A story is told that, during a coffee break between sessions at an International Congress of Esperantists, where all papers are read exclusively in Esperanto, two Jewish Esperantists, old friends, spot each other across the room and rush over to exchange greetings. As they approach each other for a warm hug, one of the old friends calls out, “Nu, vus makht a Yid?”
This story illustrates one of the issues Esther Schor deals with in Bridge of Words, a book on her seven-year pilgrimage through this world, if only peripherally: the Jewish impact at the center of Esperanto.

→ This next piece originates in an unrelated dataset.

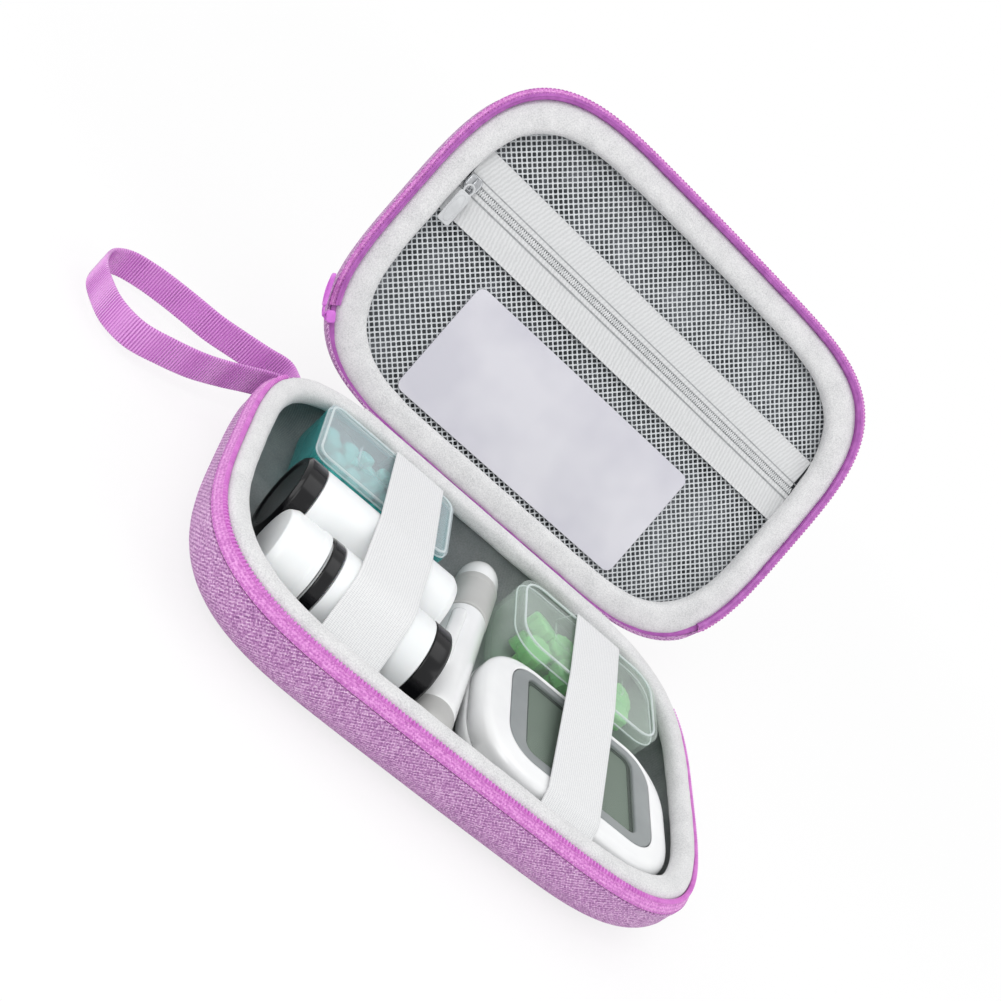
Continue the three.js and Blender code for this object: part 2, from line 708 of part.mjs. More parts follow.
function meterBackCase() {
  const edge = meter.split - clearance / 2;
  const outer = [...quarterRound(meter.bottomRound, 0, 0, 1), [0, edge]];
  const innerRound = meter.bottomRound - meter.wall;
  const inner = [...quarterRound(innerRound, meter.wall, meter.wall, 1), [meter.wall, edge]];
  const rings = [...outer, ...inner.reverse()].map(([inset, z]) => roundedRing(meter, inset, z));
  const { x, y, length, width } = batteryBay;
  return cut(loft(rings), slab(length, width, 4 * meter.wall, x, y, 0));
}

const bezelTop = meter.height;
const bezelBottom = bezelTop - bezel.thickness;

function meterFrontCase() {
  const edge = meter.split + clearance / 2;
  const ceiling = bezelBottom - clearance;
  const outer = [[0, edge], ...quarterRound(meter.topRound, 0, meter.height, -1).reverse()];
  const inner = [[meter.wall, ceiling], [meter.wall, edge]];
  const ring = ([inset, z]) => roundedRing(meter, inset, z);
  const window = (z) => roundedRing(bezel, -clearance, z, bezel.x, bezel.y);
  const body = loft([...outer.map(ring), window(meter.height), window(ceiling), ...inner.map(ring)], true);
  const pocket = (side) => slab(button.length + 2 * clearance, 2 * button.depth,
    button.height + 2 * clearance, side * button.fromCentre, -meter.width / 2, button.middle);
  return cut(body, pocket(-1), pocket(1));
}

function bezelGeometry() {
  const outer = (z) => roundedRing(bezel, 0, z, bezel.x, bezel.y);
  const inner = (z) => roundedRing(lens, -clearance, z, lens.x, lens.y);
  return loft([outer(bezelBottom), outer(bezelTop), inner(bezelTop), inner(bezelBottom)], true);
}

function meterGroup() {
  const boardBottom = meter.split + clearance / 2 + clearance;
  const boardInset = meter.wall + clearance;
  const displayBottom = boardBottom + board.thickness + clearance;
  const displayTop = bezelBottom - clearance;
  const lensPlan = (z) => roundedRing(lens, 0, z, lens.x, lens.y);
  const doorLength = batteryBay.length - batteryBay.travel - 2 * clearance;
  const doorX = batteryBay.x - batteryBay.travel / 2;
  const batteryMiddle = batteryBay.doorThickness + clearance + battery.thickness / 2;
  const buttonY = -meter.width / 2 - button.proud + button.depth / 2;
  const buttonAt = (side) => slab(button.length, button.depth, button.height,
    side * button.fromCentre, buttonY, button.middle);
  return placed(meterAt.x, meterAt.y, floorTop + clearance,
    part('meter_back_case', meterBackCase(), materials.whitePlastic),
    part('meter_front_case', meterFrontCase(), materials.whitePlastic),
    part('meter_bezel', bezelGeometry(), materials.greyPlastic),
    part('meter_lens', loft([lensPlan(bezelTop - lens.thickness), lensPlan(bezelTop)]), materials.glass),
    part('meter_display', slab(display.length, display.width, displayTop - displayBottom, lens.x, lens.y,
      (displayTop + displayBottom) / 2), materials.display),
    part('meter_circuit_board', loft([
      roundedRing(meter, boardInset, boardBottom),
      roundedRing(meter, boardInset, boardBottom + board.thickness),
    ]), materials.board),
    part('meter_battery', new THREE.CylinderGeometry(battery.radius, battery.radius, battery.thickness,
      roundSides).rotateX(Math.PI / 2).translate(batteryBay.x, batteryBay.y, batteryMiddle),
    materials.metal),
    part('meter_battery_door', slab(doorLength, batteryBay.width - 2 * clearance,
      batteryBay.doorThickness, doorX, batteryBay.y, batteryBay.doorThickness / 2),
    materials.whitePlastic),
    part('meter_left_button', buttonAt(-1), materials.greyPlastic),
    part('meter_right_button', buttonAt(1), materials.greyPlastic),
  );
}

// Lancing pen, with its origin at the tail and its axis along its own Y

function penButtonGeometry(grow) {
  const plan = {
    length: penButton.width + 2 * grow,
    width: penButtonEnd - penButton.start + 2 * grow,
    corner: penButton.width / 2 + grow,
  };
  const rings = [penButton.inner - 4 * grow, penButton.outer + 4 * grow].map((height) => (
    roundedRing(plan, 0, height, 0, (penButton.start + penButtonEnd) / 2)
  ));
  return loft(rings).rotateY(penButtonTurn);
}

function penGroup() {
  const bore = pen.radius - pen.wall;
  const rodBore = pen.rodRadius + clearance;
  const barrelStart = pen.sleeve + clearance;
  const floor = pen.rodTail - clearance;
  const tail = penTailShares.map(([out, up]) => [out * pen.radius, up * pen.sleeve]);
  const nose = penNoseShares.map(([out, up]) => [
    out * pen.noseRadius,
    penRingEnd + up * pen.noseLength,
  ]);
  const hole = pen.rodRadius / 2;
  const tube = (inner, outer, start, end) => turned([
    [inner, start], [outer, start], [outer, end], [inner, end], [inner, start],
  ]);
  const sleeve = turned([...tail, [rodBore, pen.sleeve], [rodBore, floor], [0, floor]]);
  const barrel = tube(bore, pen.radius, barrelStart, penRingStart);
  const noseCap = turned([
    ...nose, [hole, pen.length], [hole, pen.length - pen.wall],
    [pen.noseBore, pen.length - 3 * pen.wall], [pen.noseRadius - pen.wall, penRingEnd], nose[0],
  ]);
  const rodTip = pen.length - pen.rodSetback;
  const rod = turned([[0, pen.rodTail], [pen.rodRadius, pen.rodTail], [pen.rodRadius, rodTip],
    [0, rodTip]]);
  const group = placed(penTail.x, penTail.y, floorTop + clearance + pen.ringRadius,
    part('pen_cocking_sleeve', sleeve, materials.greyPlastic),
    part('pen_barrel', cut(barrel, penButtonGeometry(clearance)), materials.whitePlastic),
    part('pen_depth_ring', tube(bore, pen.ringRadius, penRingStart + clearance,
      penRingEnd - clearance), materials.greyPlastic),
    part('pen_nose_cap', noseCap, materials.whitePlastic),
    part('pen_release_button', penButtonGeometry(0), materials.whitePlastic),
    part('pen_lancet_holder', rod, materials.greyPlastic),
    part('pen_spring', tube(rodBore, pen.springOuter, barrelStart,
      pen.sleeve + pen.springLength), materials.metal),
  );
  group.rotation.z = -penTilt;
  return group;
}

// Test strip vial, with its axis along its own Y from the black end to the cap

function vialGroup(prefix) {
  const { radius, neckRadius, bore, edge } = vial;
  const fit = neckRadius + clearance;
  const endCup = turned([
    [0, 0], [radius - edge, 0], [radius, edge], [radius, vial.endCup], [fit, vial.endCup],
    [fit, vial.wall], [0, vial.wall],
  ]);
  const bodyStart = vial.wall + clearance;
  const shoulder = vial.endCup + clearance;
  const collarStart = vial.collarStart;
  const mouth = vial.capStart - clearance;
  const body = turned([
    [0, bodyStart], [neckRadius, bodyStart], [neckRadius, shoulder], [radius, shoulder],
    [radius, collarStart - clearance], [neckRadius, collarStart - clearance], [neckRadius, mouth],
    [bore, mouth], [bore, bodyStart + vial.wall], [0, bodyStart + vial.wall],
  ]);
  const collar = turned([
    [fit, collarStart], [radius, collarStart], [radius, mouth - clearance], [fit, mouth - clearance],
    [fit, collarStart],
  ]);
  const cap = turned([
    [0, vial.length - vial.wall], [bore, vial.length - vial.wall], [bore, vial.capStart],
    [radius, vial.capStart], [radius, vial.length - edge], [radius - edge, vial.length],
    [0, vial.length],
  ]);
  const group = new THREE.Group();
  group.add(
    part(`${prefix}_vial_end_cup`, endCup, materials.blackPlastic),
    part(`${prefix}_vial_body`, body, materials.whitePlastic),
    part(`${prefix}_vial_collar`, collar, materials.blackPlastic),
    part(`${prefix}_vial_cap`, cap, materials.whitePlastic),
  );
  return group;
}

function vialPair() {
  const rear = vialGroup('rear');
  rear.rotation.z = -Math.PI / 2;
  rear.position.set(vialX, rearVialY, vialZ);
  const front = vialGroup('front');
  front.rotation.z = Math.PI / 2;
  front.position.set(vialX + vial.length, frontVialY, vialZ);
  return [rear, front];
}

// Lancet box, with its origin in the middle of its underside

function trayGeometry(plan) {
  const split = plan.height - plan.lidThickness - clearance;
  const foot = boxFootShares.map(([inward, up]) => [inward * boxFoot.inset, up * boxFoot.height]);
  const outer = [...foot, [0, split]];
  const inner = foot.map(([inset, z]) => [inset + box.wall, z + box.wall]);
  inner.push([box.wall, split]);
  return loft([...outer, ...inner.reverse()].map(([inset, z]) => roundedRing(plan, inset, z)));
}

function boxLidGeometry(plan) {
  const bottom = plan.height - plan.lidThickness;
  const layers = [[0, bottom], [0, plan.height - box.edge], [box.edge, plan.height]];
  return loft(layers.map(([inset, z]) => roundedRing(plan, inset, z)));
}

// Lancets stand in rows on one thin plate.
function lancetsGeometry(plan) {
  const inset = boxFoot.inset + box.wall + clearance;
  const bottom = box.wall + clearance;
  const top = bottom + box.lancetPlate;
  const plate = loft([roundedRing(plan, inset, bottom), roundedRing(plan, inset, top)]);
  const room = (size) => size - 2 * inset - 2 * plan.lancetRadius - box.lancetMargin;
  const columns = Math.floor(room(plan.length) / plan.lancetPitch);
  const rows = Math.floor(room(plan.width) / plan.lancetPitch);
  const height = plan.lancetTop - bottom;
  const lancets = [];
  for (let row = 0; row <= rows; row++) {
    for (let column = 0; column <= columns; column++) {
      const x = (column - columns / 2) * plan.lancetPitch;
      const y = (row - rows / 2) * plan.lancetPitch;
      const body = new THREE.CylinderGeometry(plan.lancetRadius, plan.lancetRadius, height, 8);
      lancets.push(body.rotateX(Math.PI / 2).translate(x, y, bottom + height / 2));
    }
  }
  return joined(plate, ...lancets);
}

function boxGroup(prefix, plan, at, plastic, lancets) {
  return placed(at.x, at.y, floorTop + clearance,
    part(`${prefix}_box_tray`, trayGeometry(plan), plastic),
    part(`${prefix}_box_lid`, boxLidGeometry(plan), plastic),
    part(`${prefix}_box_lancets`, lancetsGeometry(plan), lancets),
  );
}

// The whole kit, lifted so that the case stands on Z = 0

const kit = placed(0, 0, base.depth,
  part('base_cover', coverGeometry(base, -1), materials.coverFabric),
  part('base_shell', foamGeometry(base, -1), materials.foam),
  part('base_lining', liningGeometry(base, -1), materials.lining),
  part('base_rim_roll', rollGeometry(baseRoll), materials.plush),
  part('base_zipper_tape', zipTapeGeometry(0, clearance - base.bendTop), materials.zipTape),
  part('base_zipper_coil', zipCoilGeometry(clearance), materials.zipCoil),
  part('hinge_spine', spineGeometry(), materials.plush),
  part('left_elastic_band', bandGeometry(leftBand, leftBandRounds), materials.elastic),
  part('right_elastic_band', bandGeometry(rightBand, rightBandRounds), materials.elastic),
  part('wrist_strap', strapGeometry(), materials.strap),
  lidGroup(),
  meterGroup(),
  penGroup(),
  ...vialPair(),
  boxGroup('left', leftBox, leftBoxAt, materials.tealPlastic, materials.tealPlastic),
  boxGroup('right', rightBox, rightBoxAt, materials.clearPlastic, materials.greenPlastic),
);

export default kit;
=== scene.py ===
"""The look of a soft shell glucose meter case, open, with its kit.

Lengths are in millimetres from the middle of the base's rim, X along the hinge, Y towards the hinge
and Z up, until a mesh is made. The lid's pieces are worked out on the shut lid and then turned open.
"""
import math

import bpy
import numpy as np
from mathutils import Matrix


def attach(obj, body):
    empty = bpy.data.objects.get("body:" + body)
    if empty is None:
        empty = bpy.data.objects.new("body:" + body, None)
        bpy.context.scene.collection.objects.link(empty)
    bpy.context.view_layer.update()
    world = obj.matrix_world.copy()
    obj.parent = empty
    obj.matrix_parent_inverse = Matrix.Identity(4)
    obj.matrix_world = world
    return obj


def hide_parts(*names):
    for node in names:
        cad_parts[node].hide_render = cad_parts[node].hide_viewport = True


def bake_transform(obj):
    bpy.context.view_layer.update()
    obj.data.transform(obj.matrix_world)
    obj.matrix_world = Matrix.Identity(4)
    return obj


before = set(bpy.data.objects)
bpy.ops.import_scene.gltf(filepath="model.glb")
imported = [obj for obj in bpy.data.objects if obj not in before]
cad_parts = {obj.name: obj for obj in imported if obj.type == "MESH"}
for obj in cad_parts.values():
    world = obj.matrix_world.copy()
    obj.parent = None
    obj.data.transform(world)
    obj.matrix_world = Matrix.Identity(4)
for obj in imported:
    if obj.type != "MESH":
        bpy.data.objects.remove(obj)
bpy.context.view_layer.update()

MM = 0.001

# Camera, at the photograph's place and turned on its side as the photograph is

CAMERA_PLACE = (-0.1689, -0.3806, 0.2296)
CAMERA_RIGHT = (0.7126, 0.0423, 0.7003)
CAMERA_DOWN = (0.6247, -0.4924, -0.6061)
CAMERA_FORWARD = (0.3192, 0.8694, -0.3773)
CAMERA_LENS = 51.0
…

Esther Schor is a professor of English at Princeton, a published poet and memoirist (“My Last JDate” in Tablet Magazine is a must-read), and the author of Emma Lazarus, a National Jewish Book Award winner. Her most engaging chapters deal with her sojourn at Bona Espero, an Esperanto village in Brazil for repairing the lives of disadvantaged youth, and a narrative concerning the transactions with the Bahà’ì religion of Lidia Zamenhof, the daughter of Ludwig Zamenhof, inventor of Esperanto.
Esperanto, before it became a language, was a name — the pseudonym of Ludwig Zamenhof, called Doktor Esperanto, a physician who would cure the ills of humankind by regular injections of that drug called hope. The anthem Zamenhof wrote for the movement he was founding was entitled La Espera—”The Hope” — and calls to mind the anthem of the Zionist movement—Hatikva—”The Hope” as well. It is revelatory of the deep Jewish source of Zamenhof’s project. Indeed Schor touches on Zamenhof’s early flirtations with Zionism, which did not last long. As Schor points out, he even had the idea of founding a Jewish State in Mississippi and his brother tried to establish a Jewish agricultural settlement in Brazil. Explaining Zamenhof’s divorce from Herzlian Zionism, the author presents Zamenhof as something of a theologian, in a religion where only an invented language can function as the unifier of a people, and not only of the Jews. Zamenhof’s language would be a neutral invented language, “beautiful sounding and so extraordinarily easy that it could be learned in a week.” Like Zionism, for which Hebrew is one of the main keys, Zamenhof tried to create not only a new language but a new type of people. The sticking point was that Esperantists would be a people with a future but not a past.
The author suggests that, as with Herzl’s movement, Esperanto was originally motivated by antisemitism. Later, speaking of the movement’s Boulogne Universal Conference in 1915, at which a schism was brewing, Schor points out that Esperantists felt the need to conceal the depth of the language’s Jewish sources. In addition, says Schor, as recently as 2009, the Bialystok conference turned out to be a pretext for flexing Polish antisemitic muscles, while the attendees pretended that universalism had been achieved.
While Zamenhof often used the microcosm of the Jewish family as the metaphor for the community he dreamt of — “fraternity” was its leitwort—it turned out that at the macro level the family resembles the bickering Bickersons, where quarrels — about things big and small — dominate the family reunions. At times, reading Schor’s presentation of a wonderful idea gone wrong, one gets the feeling that instead of “Bridge of Words” a more apt description to account for all the setbacks caused by these internecine quarrels might have been “Bridge of Sighs.”
The book, focusing on the movement, does not endeavor to teach the language. (Wikipedia does a good job of providing the basics.) Nevertheless, Schor does serve up many interesting tidbits along the way, one of the most colorful of which is “Ho ve!” where one can recognize the Yiddish expression, Oy vey!
A New York Times article on the billionaire Esperantist George Soros recently called Esperanto a “language fashioned in the almost evangelical belief that giving the world a common easy-to-learn second language would reduce conflict.” Esther Schor, a writer of beautiful English and a thorough researcher and scholar, tells us how Zamenhof’s dream of perfecting the world — like that of most world reformers — did not come to fruition.
But there is always hope.
And yet, there are many people today who would still prefer the Hebrew version of that hope.